Une économie parallèle
Le marché aux puces échappe à l’économie ordinaire des autres marchés de Marseille. D’abord, il s’agit d’une « économie de deuxième vie » des produits et de la vente : le marché aux puces est un marché parallèle au marché du commerce considéré comme l’espace du commerce légitime. C’est une économie parallèle à l’autre qui se construit ici. Par ailleurs, cette économie parallèle n’est pas seulement mise en œuvre par des commerçants officiels et reconnus : il s’agit d’une économie dans laquelle se rencontrent les marchands et les échanges institués et ceux d’un jour, ceux qui se livrent aux échanges entre particuliers, celles et ceux qui ne sont pas des marchands reconnus.

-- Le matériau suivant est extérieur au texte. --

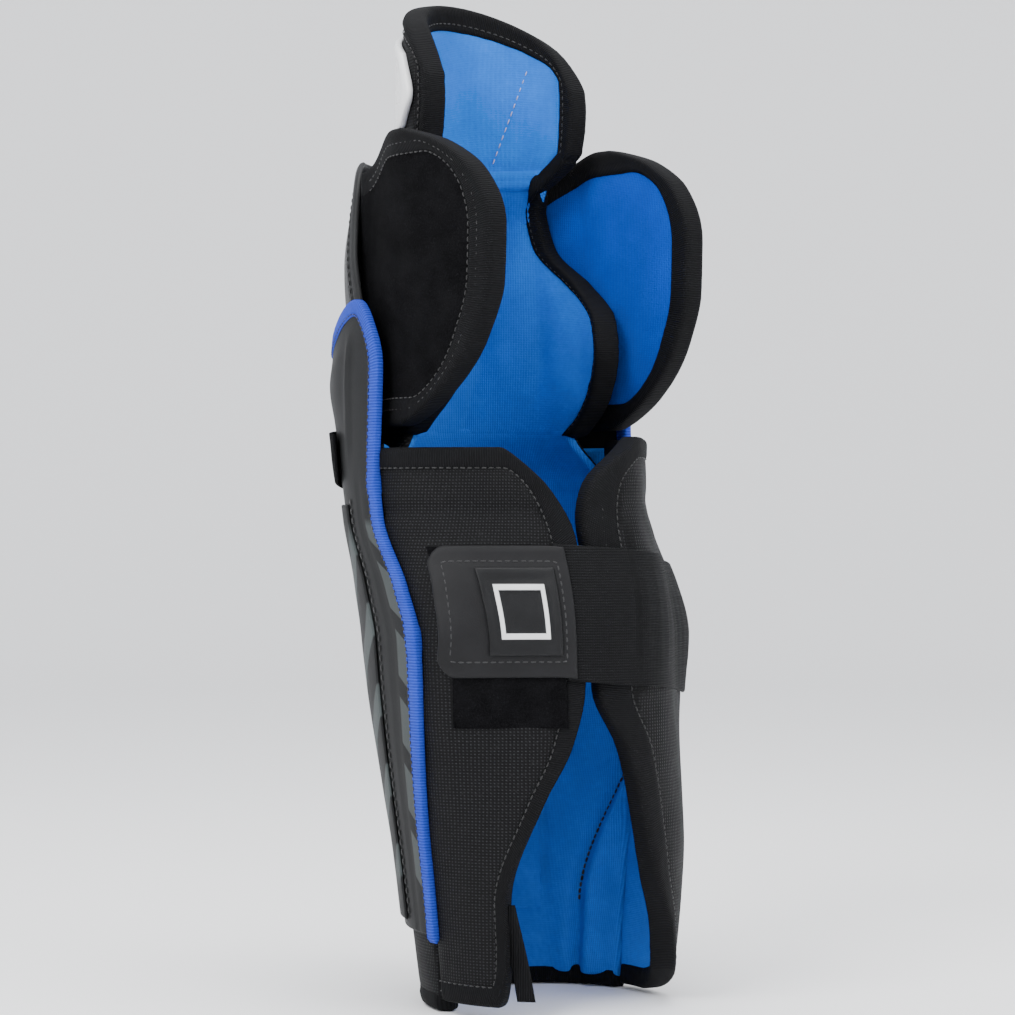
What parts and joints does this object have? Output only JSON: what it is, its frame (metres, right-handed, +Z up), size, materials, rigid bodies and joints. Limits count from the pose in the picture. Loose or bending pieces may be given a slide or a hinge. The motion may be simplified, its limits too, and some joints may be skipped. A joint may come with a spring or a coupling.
{
  "type": "ice hockey leg guard",
  "caption": "Ice hockey player's leg guard with a hard shin shell, knee cup, padded liner, knee and calf wings, thigh flap and one calf strap.",
  "frame": {"origin": "centre of the footprint, at the lowest hem", "axes": "+Z up along the leg, -Y towards the shin shell's front, +X towards the side whose wing carries the pull tab's landing"},
  "size_m": [0.1862, 0.2108, 0.526],
  "materials": {
    "shell_plastic": "satin moulded",
    "panel_plastic": "satin, with grey bands",
    "blue_tape": "ribbed grosgrain",
    "loop_fabric": "fuzzy loop pile",
    "foam": "closed-cell foam",
    "blue_knit": "brushed knit",
    "black_binding": "ribbed binding",
    "black_nylon": "woven nylon",
    "thigh_white": "smooth gloss",
    "elastic": "woven elastic",
    "tab_rubber": "soft moulded",
    "badge_rubber": "moulded relief"
  },
  "bodies": {
    "guard": {"calf_panel_far": "black_nylon", "calf_panel_near": "black_nylon", "edge_tape_far": "blue_tape", "edge_tape_near": "blue_tape", "edge_tape_top": "blue_tape", "front_band": "loop_fabric", "front_panel": "panel_plastic", "knee_binding_far": "black_binding", "knee_binding_near": "black_binding", "knee_cup_pad": "foam", "knee_foam": "foam", "knee_lining": "blue_knit", "knee_side_panel_far": "black_nylon", "knee_side_panel_near": "black_nylon", "shell_hook_patch_far": "loop_fabric", "shell_hook_patch_near": "loop_fabric", "shin_foam": "foam", "shin_hem": "black_binding", "shin_lining": "blue_knit", "shin_rib_far": "foam", "shin_rib_middle": "foam", "shin_rib_near": "foam", "shin_shell": "shell_plastic"},
    "thigh_flap": {"thigh_binding": "black_binding", "thigh_foam": "foam", "thigh_lining": "blue_knit", "thigh_plate": "thigh_white"},
    "knee_plate": {"upper_knee_plate": "shell_plastic", "upper_knee_pad": "foam"},
    "knee_wing_near": {"knee_wing_binding_near": "black_binding", "knee_wing_cover_near": "black_nylon", "knee_wing_foam_near": "foam", "knee_wing_lining_near": "blue_knit"},
    "knee_wing_far": {"knee_wing_binding_far": "black_binding", "knee_wing_cover_far": "black_nylon", "knee_wing_foam_far": "foam", "knee_wing_lining_far": "blue_knit"},
    "calf_wing_near": {"calf_wing_binding_near": "black_binding", "calf_wing_cover_near": "black_nylon", "calf_wing_foam_near": "foam", "calf_wing_lining_near": "blue_knit"},
    "calf_wing_far": {"calf_wing_binding_far": "black_binding", "calf_wing_cover_far": "black_nylon", "calf_wing_foam_far": "foam", "calf_wing_lining_far": "blue_knit"},
    "strap": {"calf_strap": "elastic", "strap_tab": "tab_rubber", "tab_hook_patch": "loop_fabric", "tab_badge": "badge_rubber"}
  },
  "joints": [
    {"name": "thigh_flex", "type": "hinge", "parent": "guard", "child": "thigh_flap", "pos_m": [0, -0.0251, 0.424], "axis": [-1, 0, 0], "range_deg": [-10, 32]},
    {"name": "knee_plate_slide", "type": "slide", "parent": "guard", "child": "knee_plate", "axis": [0, 0, 1], "range_m": [-0.0031, 0.0099]},
    {"name": "knee_wing_near_flex", "type": "hinge", "parent": "guard", "child": "knee_wing_near", "pos_m": [0.078, 0.0079, 0.373], "axis": [0, 0, -1], "range_deg": [-4, 35]},
    {"name": "knee_wing_far_flex", "type": "hinge", "parent": "guard", "child": "knee_wing_far", "pos_m": [-0.078, 0.0079, 0.373], "axis": [0, 0, 1], "range_deg": [-4, 35]},
    {"name": "calf_wing_near_open", "type": "hinge", "parent": "guard", "child": "calf_wing_near", "pos_m": [0.087, 0.0469, 0.15], "axis": [0, 0, -1], "range_deg": [0, 35]},
    {"name": "calf_wing_far_open", "type": "hinge", "parent": "guard", "child": "calf_wing_far", "pos_m": [-0.081, 0.0469, 0.15], "axis": [0, 0, 1], "range_deg": [0, 35]},
    {"name": "strap_open", "type": "hinge", "parent": "calf_wing_far", "child": "strap", "pos_m": [-0.081, 0.0529, 0.19], "axis": [0, 0, 1], "range_deg": [0, 60]}
  ],
  "couplings": [
    {"joint": "knee_plate_slide", "follows": "thigh_flex", "m_per_rad": 0.01755},
    {"joint": "calf_wing_near_open", "follows": "strap_open", "ratio": 0.55},
    {"joint": "calf_wing_far_open", "follows": "strap_open", "ratio": 0.55}
  ]
}
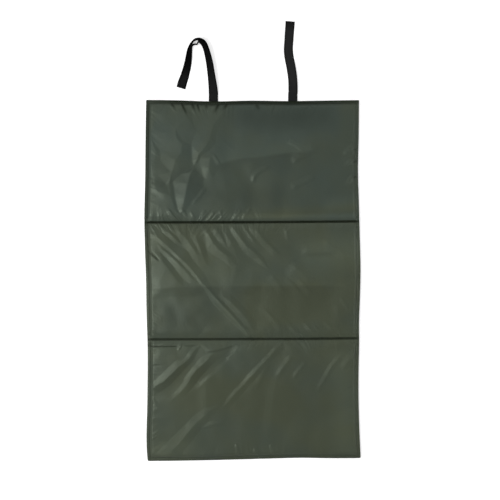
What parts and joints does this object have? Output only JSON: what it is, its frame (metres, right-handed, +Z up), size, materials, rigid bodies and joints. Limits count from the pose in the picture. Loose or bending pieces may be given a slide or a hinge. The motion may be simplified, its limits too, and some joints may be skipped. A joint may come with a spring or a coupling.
{
  "type": "unhooking mat",
  "caption": "Padded folding landing mat for fish: foam panels in olive nylon covers, bound edges, sewn folds and webbing tie straps.",
  "frame": {"origin": "on the floor, under the middle of the middle panel, in the lower cover's flat face", "axes": "+X across the mat, +Y along it towards the straps, +Z up out of the padding"},
  "size_m": [0.597, 1.2229, 0.0261],
  "materials": {
    "upper_nylon": "coated nylon, satin sheen",
    "lower_nylon": "coated nylon, matt",
    "binding": "coated nylon, folded and stitched",
    "fold": "coated nylon, stitched through",
    "foam": "closed-cell foam",
    "webbing": "woven polypropylene",
    "tape": "woven fastening tape"
  },
  "bodies": {
    "bottom_panel": {"bottom_foam": "foam", "bottom_upper_cover": "upper_nylon", "bottom_lower_cover": "lower_nylon", "bottom_binding": "binding", "bottom_fold": "fold"},
    "middle_panel": {"middle_foam": "foam", "middle_upper_cover": "upper_nylon", "middle_lower_cover": "lower_nylon", "middle_left_binding": "binding", "middle_right_binding": "binding", "top_fold": "fold"},
    "top_panel": {"top_foam": "foam", "top_upper_cover": "upper_nylon", "top_lower_cover": "lower_nylon", "top_binding": "binding", "left_strap_root": "webbing", "right_strap_root": "webbing"},
    "left_strap": {"left_strap": "webbing", "left_strap_tape": "tape"},
    "right_strap": {"right_strap": "webbing"}
  },
  "joints": [
    {"name": "bottom_fold_hinge", "type": "hinge", "parent": "bottom_panel", "child": "middle_panel", "pos_m": [0, -0.1635, 0.0148], "axis": [1, 0, 0], "range_deg": [0, 180], "deforming": ["bottom_fold"]},
    {"name": "top_fold_hinge", "type": "hinge", "parent": "middle_panel", "child": "top_panel", "pos_m": [0, 0.1635, -0.0003], "axis": [-1, 0, 0], "range_deg": [0, 180], "deforming": ["top_fold"]},
    {"name": "left_strap_swing", "type": "hinge", "parent": "top_panel", "child": "left_strap", "pos_m": [-0.11075, 0.51465, 0.00475], "axis": [1, 0, 0], "range_deg": [0, 150]},
    {"name": "right_strap_swing", "type": "hinge", "parent": "top_panel", "child": "right_strap", "pos_m": [0.11075, 0.51465, 0.00475], "axis": [1, 0, 0], "range_deg": [0, 150]}
  ]
}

L’économie parallèle du marché aux puces propose une économie des valeurs d’usage et ne se limite pas à l’économie des valeurs d’échange. Cette « autre ville » que l’on découvre en entrant dans le marché aux puces est la ville d’une autre économie, différente, suivant d’autres lois et d’autres usages. Cette économie parallèle n’est pas dominée par la consommation effrénée du neuf, mais par la recherche d’une véritable valeur d’usage, renouvelée, en quelque sorte reconvertie par la distribution dans le marché aux puces. Finalement, on comprend mieux le recours à une ancienne usine pour l’abriter : même l’espace du marché aux puces est, à Marseille, un espace de la reconversion, de ce que l’on peut appeler une « deuxième vie » de l’économie urbaine et des échanges qui la font vivre.